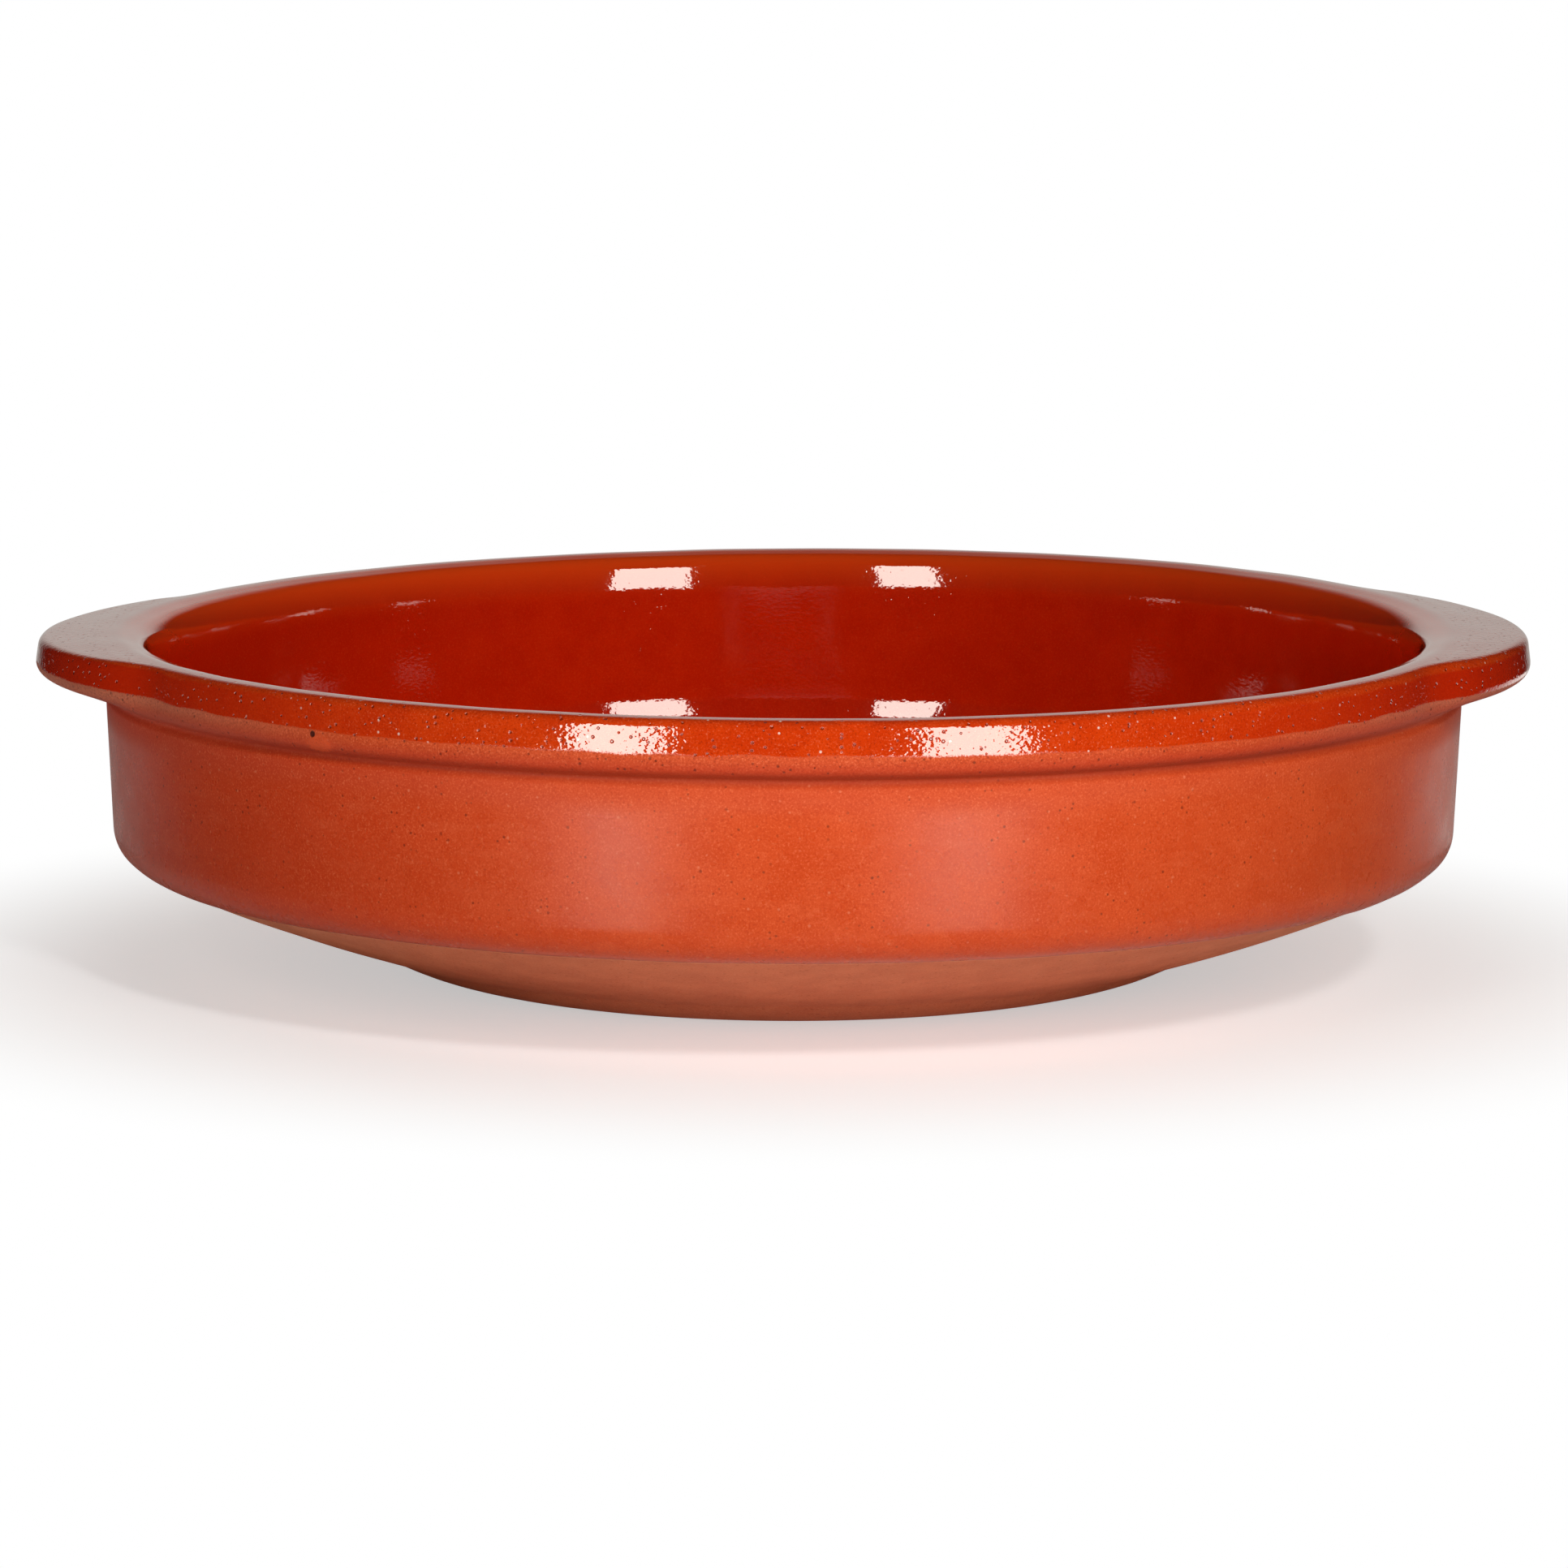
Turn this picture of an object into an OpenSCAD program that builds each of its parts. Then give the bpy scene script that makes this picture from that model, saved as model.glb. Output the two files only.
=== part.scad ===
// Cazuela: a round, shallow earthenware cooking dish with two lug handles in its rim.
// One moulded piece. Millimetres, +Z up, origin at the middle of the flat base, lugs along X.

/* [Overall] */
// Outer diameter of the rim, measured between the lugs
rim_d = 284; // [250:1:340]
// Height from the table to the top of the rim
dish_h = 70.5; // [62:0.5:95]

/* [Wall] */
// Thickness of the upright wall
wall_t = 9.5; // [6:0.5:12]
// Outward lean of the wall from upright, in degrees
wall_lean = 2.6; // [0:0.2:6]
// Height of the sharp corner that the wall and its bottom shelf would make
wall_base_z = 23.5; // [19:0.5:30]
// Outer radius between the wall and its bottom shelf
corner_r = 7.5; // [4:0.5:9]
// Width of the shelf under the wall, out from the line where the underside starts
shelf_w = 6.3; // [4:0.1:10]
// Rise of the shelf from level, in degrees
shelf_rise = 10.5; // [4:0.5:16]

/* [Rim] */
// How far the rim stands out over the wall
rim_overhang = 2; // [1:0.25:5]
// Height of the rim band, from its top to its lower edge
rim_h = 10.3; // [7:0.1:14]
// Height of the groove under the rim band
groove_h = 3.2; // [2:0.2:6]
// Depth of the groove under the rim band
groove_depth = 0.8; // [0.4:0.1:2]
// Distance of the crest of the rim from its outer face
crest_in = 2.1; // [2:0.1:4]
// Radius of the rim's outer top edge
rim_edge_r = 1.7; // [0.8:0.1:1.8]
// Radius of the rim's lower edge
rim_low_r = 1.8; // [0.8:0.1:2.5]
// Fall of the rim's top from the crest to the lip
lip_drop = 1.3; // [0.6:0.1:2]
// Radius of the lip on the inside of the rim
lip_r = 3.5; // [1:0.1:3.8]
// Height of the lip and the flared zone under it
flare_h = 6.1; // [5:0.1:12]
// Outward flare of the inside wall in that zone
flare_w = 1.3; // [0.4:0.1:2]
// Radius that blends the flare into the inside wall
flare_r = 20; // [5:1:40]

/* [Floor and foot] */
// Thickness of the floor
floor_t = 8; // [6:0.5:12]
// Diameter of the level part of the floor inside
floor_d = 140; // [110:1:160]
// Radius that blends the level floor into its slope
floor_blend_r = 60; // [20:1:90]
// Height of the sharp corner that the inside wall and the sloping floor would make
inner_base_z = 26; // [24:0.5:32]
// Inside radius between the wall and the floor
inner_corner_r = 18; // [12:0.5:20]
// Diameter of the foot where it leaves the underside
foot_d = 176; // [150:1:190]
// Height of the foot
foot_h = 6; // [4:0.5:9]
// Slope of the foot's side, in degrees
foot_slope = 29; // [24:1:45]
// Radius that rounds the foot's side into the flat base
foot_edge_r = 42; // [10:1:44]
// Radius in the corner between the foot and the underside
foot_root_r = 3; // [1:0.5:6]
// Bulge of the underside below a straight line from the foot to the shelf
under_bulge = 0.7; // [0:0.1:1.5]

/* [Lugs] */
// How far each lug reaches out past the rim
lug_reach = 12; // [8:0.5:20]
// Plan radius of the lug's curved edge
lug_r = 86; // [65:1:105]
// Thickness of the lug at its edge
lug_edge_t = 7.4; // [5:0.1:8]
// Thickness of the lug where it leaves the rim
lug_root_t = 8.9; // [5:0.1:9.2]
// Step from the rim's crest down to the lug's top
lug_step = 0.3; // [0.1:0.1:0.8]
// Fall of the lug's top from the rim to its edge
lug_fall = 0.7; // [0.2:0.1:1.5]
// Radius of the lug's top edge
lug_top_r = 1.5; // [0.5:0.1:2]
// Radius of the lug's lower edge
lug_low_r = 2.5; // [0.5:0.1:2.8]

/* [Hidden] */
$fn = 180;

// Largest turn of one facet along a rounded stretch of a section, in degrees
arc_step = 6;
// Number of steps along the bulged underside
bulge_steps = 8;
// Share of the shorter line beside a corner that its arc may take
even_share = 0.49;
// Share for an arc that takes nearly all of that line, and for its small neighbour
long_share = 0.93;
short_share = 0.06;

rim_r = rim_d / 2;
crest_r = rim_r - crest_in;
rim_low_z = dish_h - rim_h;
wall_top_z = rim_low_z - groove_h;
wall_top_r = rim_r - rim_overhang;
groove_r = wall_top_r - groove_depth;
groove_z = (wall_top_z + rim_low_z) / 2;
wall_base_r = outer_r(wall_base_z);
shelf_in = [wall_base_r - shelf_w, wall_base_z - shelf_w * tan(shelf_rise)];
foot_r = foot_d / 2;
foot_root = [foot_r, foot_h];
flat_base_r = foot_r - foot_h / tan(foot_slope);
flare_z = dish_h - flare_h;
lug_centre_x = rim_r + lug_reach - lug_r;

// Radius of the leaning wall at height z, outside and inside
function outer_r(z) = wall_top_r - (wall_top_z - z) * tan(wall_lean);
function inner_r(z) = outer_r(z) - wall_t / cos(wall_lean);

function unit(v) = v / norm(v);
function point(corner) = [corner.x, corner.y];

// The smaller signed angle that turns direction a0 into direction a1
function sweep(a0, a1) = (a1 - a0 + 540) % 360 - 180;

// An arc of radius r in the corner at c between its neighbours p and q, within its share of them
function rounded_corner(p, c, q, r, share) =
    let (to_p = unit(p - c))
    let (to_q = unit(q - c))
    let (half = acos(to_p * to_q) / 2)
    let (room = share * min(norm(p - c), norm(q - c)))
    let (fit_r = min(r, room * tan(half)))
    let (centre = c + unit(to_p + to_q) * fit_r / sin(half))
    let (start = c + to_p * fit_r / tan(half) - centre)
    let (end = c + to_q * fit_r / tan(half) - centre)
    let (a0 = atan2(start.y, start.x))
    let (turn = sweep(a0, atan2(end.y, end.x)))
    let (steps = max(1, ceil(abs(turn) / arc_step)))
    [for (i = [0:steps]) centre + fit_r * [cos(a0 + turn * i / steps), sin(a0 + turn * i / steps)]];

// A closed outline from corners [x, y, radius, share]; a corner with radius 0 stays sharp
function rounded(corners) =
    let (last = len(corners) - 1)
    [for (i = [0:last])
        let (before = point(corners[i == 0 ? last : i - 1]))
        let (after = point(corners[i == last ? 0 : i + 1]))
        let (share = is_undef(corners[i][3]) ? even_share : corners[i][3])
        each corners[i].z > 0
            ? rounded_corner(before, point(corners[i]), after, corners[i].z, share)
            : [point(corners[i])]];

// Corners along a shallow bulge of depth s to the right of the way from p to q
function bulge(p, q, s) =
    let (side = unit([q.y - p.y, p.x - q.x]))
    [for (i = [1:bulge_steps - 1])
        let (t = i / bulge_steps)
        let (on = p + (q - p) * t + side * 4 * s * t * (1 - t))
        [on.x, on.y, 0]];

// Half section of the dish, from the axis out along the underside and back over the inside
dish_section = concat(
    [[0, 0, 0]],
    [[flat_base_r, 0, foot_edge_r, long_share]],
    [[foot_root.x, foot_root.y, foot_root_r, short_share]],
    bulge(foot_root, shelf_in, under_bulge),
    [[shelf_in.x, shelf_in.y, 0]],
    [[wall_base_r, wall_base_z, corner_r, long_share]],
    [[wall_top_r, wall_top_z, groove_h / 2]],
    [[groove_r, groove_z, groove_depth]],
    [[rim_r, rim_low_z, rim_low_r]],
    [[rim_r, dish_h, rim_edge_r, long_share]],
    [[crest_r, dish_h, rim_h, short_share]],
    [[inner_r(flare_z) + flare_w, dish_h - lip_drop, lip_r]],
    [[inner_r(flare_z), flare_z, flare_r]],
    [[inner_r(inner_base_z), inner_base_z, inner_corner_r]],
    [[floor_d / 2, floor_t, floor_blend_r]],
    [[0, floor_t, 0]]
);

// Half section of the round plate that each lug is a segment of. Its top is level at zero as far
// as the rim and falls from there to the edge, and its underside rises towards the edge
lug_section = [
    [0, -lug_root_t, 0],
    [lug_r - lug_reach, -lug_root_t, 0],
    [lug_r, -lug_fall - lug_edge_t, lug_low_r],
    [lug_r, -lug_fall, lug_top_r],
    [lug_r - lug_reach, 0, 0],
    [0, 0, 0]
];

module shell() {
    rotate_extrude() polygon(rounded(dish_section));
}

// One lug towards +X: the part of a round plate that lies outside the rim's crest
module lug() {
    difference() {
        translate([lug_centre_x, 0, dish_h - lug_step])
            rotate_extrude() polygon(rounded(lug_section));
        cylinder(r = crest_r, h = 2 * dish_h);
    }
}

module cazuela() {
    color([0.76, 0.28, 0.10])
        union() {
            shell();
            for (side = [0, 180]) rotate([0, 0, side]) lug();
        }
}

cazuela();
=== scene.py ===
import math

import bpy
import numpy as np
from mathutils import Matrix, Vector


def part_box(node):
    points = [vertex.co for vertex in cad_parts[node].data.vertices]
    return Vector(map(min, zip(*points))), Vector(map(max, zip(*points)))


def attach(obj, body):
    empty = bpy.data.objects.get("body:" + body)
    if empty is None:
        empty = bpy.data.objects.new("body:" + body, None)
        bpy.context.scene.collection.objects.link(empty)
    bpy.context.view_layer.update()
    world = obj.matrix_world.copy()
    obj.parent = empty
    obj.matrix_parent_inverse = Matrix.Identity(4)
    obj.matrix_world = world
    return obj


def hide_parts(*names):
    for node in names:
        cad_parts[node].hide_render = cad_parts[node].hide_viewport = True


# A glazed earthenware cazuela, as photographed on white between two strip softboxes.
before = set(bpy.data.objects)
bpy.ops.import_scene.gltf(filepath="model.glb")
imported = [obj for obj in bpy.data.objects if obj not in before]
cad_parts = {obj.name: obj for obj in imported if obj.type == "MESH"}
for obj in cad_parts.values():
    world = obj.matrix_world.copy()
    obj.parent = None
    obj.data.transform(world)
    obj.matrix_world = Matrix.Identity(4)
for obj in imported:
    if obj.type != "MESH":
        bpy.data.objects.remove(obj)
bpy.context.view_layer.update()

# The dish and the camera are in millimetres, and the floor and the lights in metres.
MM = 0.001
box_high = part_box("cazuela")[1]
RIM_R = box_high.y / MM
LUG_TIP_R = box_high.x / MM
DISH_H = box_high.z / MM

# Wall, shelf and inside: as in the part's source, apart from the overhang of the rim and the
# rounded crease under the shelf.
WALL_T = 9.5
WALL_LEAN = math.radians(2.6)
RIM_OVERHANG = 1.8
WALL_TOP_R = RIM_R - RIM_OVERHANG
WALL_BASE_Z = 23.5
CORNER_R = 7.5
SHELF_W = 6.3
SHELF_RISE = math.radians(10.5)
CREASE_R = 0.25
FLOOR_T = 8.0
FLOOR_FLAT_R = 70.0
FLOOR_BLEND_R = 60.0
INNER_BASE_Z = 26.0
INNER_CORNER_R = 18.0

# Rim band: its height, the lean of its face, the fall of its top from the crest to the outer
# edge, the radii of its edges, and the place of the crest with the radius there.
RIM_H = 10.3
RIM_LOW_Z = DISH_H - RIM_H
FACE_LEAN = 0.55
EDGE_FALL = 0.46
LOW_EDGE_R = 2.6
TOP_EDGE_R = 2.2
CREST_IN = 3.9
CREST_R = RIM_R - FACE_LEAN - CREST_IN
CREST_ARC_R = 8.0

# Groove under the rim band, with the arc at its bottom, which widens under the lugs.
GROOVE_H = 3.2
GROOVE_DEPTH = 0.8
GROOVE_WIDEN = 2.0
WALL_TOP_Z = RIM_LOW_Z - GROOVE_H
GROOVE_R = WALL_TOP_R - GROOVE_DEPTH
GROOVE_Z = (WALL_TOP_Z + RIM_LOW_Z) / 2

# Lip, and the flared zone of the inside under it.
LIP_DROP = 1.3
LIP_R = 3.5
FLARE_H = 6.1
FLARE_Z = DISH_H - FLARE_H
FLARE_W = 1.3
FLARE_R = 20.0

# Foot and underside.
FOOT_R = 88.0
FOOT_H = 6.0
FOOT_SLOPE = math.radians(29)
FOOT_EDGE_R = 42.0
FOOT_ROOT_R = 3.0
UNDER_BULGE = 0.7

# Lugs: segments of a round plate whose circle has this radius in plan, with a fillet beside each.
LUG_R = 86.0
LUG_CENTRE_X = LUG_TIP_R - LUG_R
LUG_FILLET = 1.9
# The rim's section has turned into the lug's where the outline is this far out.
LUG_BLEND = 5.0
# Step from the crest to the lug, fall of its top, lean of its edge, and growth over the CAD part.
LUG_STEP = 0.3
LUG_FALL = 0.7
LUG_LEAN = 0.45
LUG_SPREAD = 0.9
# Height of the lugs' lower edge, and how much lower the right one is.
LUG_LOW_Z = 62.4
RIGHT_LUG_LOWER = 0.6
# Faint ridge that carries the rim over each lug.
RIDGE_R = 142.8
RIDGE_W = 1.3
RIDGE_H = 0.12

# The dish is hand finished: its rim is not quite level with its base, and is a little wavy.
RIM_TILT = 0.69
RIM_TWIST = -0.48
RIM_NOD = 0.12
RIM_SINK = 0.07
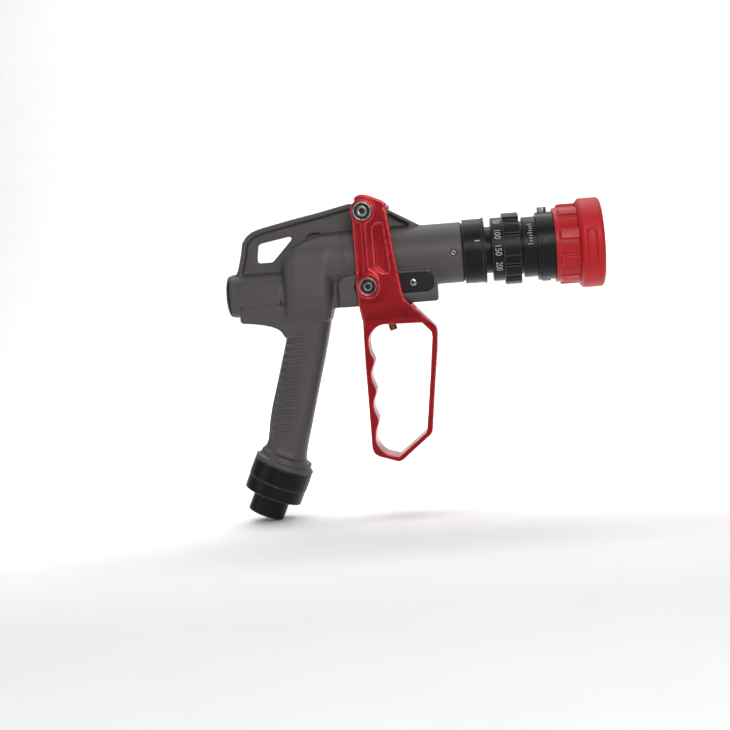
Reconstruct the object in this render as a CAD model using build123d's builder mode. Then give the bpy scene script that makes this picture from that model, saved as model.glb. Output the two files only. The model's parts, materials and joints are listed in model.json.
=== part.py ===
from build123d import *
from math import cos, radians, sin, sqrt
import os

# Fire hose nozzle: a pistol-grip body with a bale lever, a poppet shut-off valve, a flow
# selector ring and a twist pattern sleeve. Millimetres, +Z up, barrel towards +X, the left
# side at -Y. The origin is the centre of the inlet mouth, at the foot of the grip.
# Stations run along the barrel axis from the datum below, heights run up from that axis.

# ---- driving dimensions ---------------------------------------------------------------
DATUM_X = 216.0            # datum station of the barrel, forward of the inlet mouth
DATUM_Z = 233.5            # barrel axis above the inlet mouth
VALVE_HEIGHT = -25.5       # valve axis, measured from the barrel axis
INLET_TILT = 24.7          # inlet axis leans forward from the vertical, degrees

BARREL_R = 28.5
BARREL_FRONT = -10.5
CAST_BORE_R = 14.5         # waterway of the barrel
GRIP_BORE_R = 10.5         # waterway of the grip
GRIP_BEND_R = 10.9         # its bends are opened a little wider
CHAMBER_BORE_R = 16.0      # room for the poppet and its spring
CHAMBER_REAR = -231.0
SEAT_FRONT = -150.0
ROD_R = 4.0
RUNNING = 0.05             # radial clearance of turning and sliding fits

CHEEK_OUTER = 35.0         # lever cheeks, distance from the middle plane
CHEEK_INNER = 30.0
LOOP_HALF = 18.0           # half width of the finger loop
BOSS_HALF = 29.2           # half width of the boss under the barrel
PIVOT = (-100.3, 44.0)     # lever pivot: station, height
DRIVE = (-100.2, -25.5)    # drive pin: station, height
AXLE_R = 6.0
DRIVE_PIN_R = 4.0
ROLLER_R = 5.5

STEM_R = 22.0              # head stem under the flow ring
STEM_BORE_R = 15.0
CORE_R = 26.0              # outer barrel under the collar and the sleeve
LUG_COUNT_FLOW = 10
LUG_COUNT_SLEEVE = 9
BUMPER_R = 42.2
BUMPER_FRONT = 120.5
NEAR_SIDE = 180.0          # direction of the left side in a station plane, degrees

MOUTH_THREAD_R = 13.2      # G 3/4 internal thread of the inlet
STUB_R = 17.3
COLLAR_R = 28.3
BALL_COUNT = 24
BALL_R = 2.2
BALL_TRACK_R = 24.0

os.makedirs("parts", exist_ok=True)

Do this
Quote in full each line from the top of the records above through the line with "shelf_rise = 10.5; // [4:0.5:16]"; stop after that line.

Exercise solution
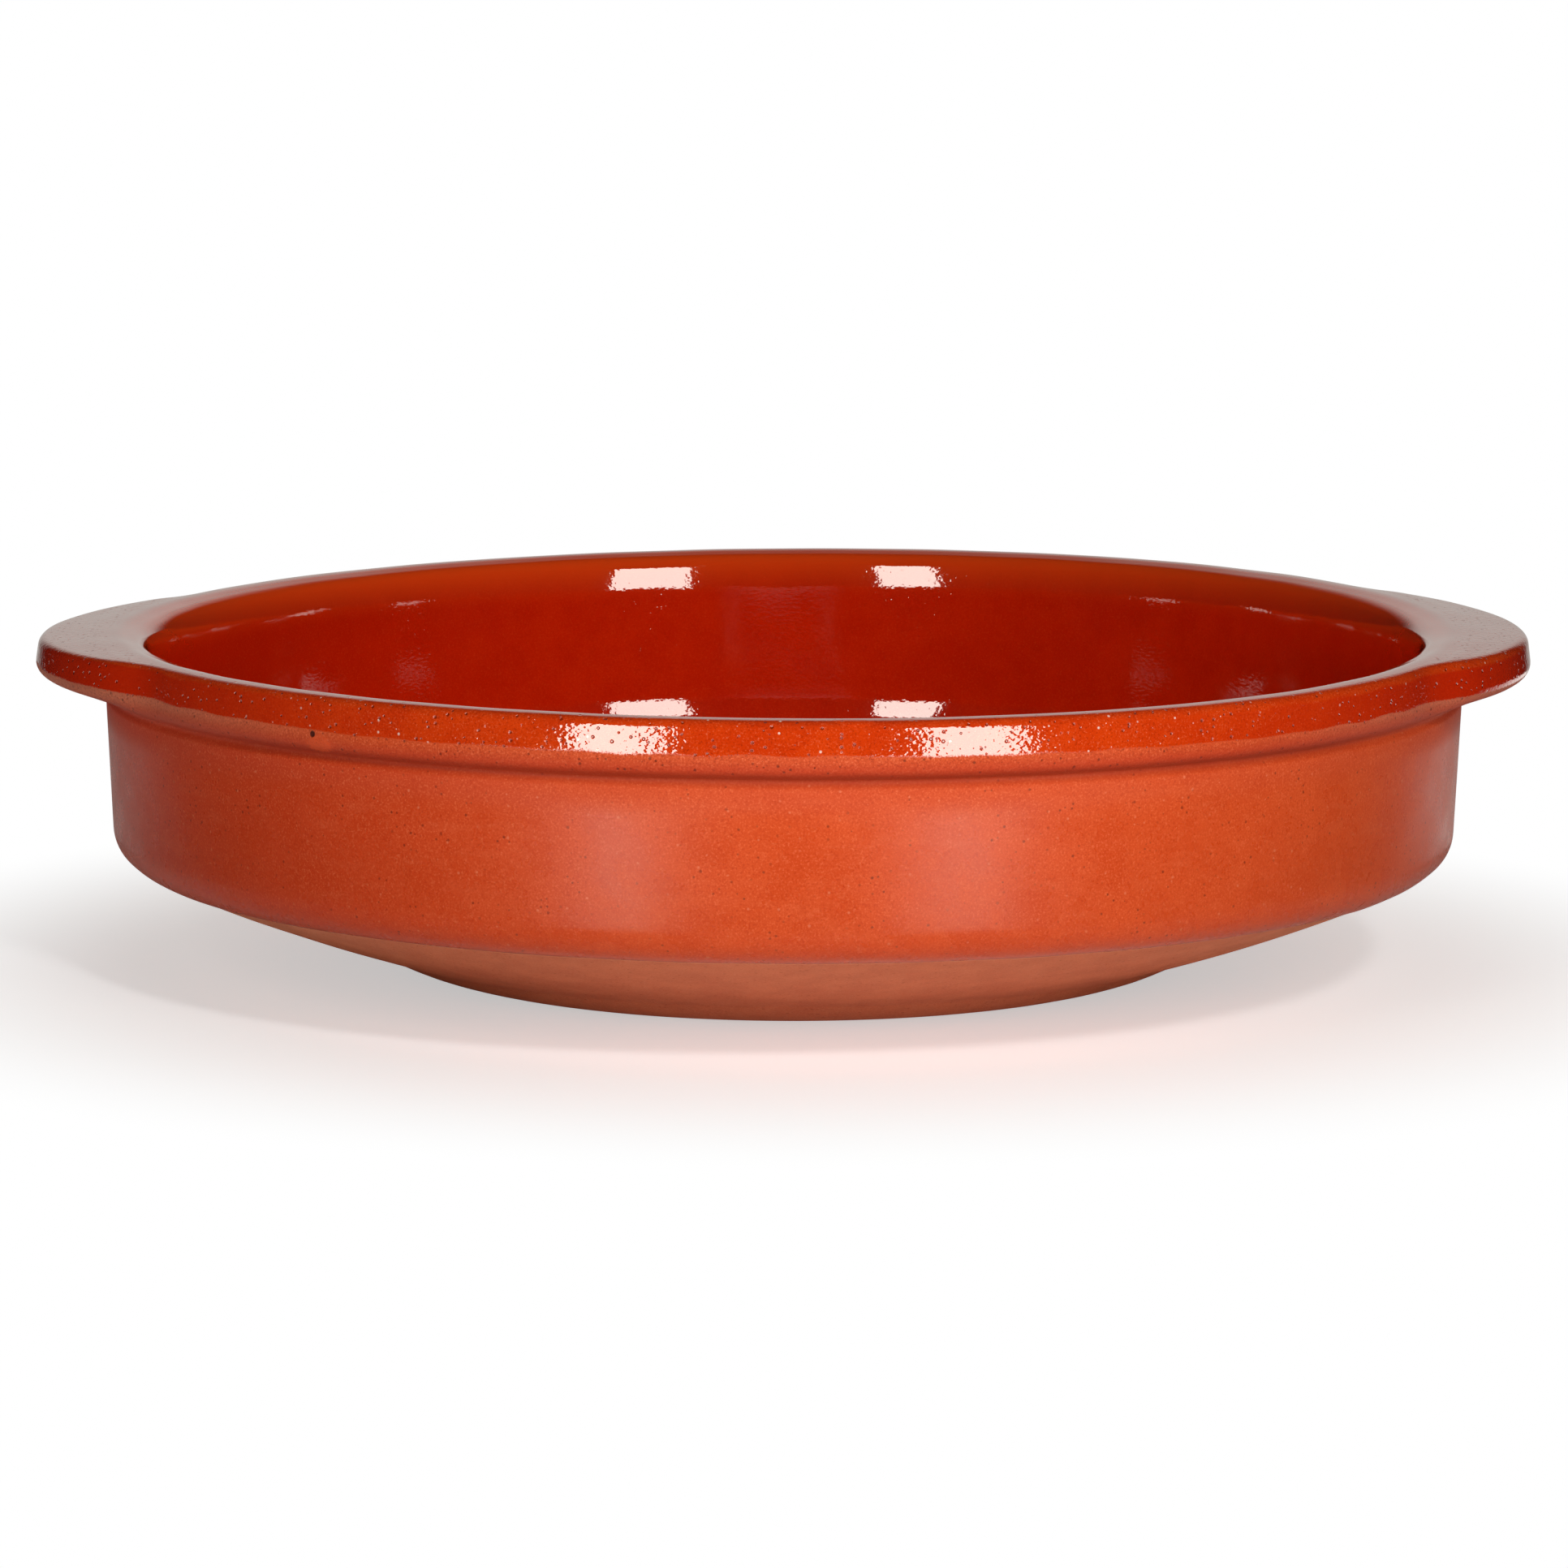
Turn this picture of an object into an OpenSCAD program that builds each of its parts. Then give the bpy scene script that makes this picture from that model, saved as model.glb. Output the two files only.
=== part.scad ===
// Cazuela: a round, shallow earthenware cooking dish with two lug handles in its rim.
// One moulded piece. Millimetres, +Z up, origin at the middle of the flat base, lugs along X.

/* [Overall] */
// Outer diameter of the rim, measured between the lugs
rim_d = 284; // [250:1:340]
// Height from the table to the top of the rim
dish_h = 70.5; // [62:0.5:95]

/* [Wall] */
// Thickness of the upright wall
wall_t = 9.5; // [6:0.5:12]
// Outward lean of the wall from upright, in degrees
wall_lean = 2.6; // [0:0.2:6]
// Height of the sharp corner that the wall and its bottom shelf would make
wall_base_z = 23.5; // [19:0.5:30]
// Outer radius between the wall and its bottom shelf
corner_r = 7.5; // [4:0.5:9]
// Width of the shelf under the wall, out from the line where the underside starts
shelf_w = 6.3; // [4:0.1:10]
// Rise of the shelf from level, in degrees
shelf_rise = 10.5; // [4:0.5:16]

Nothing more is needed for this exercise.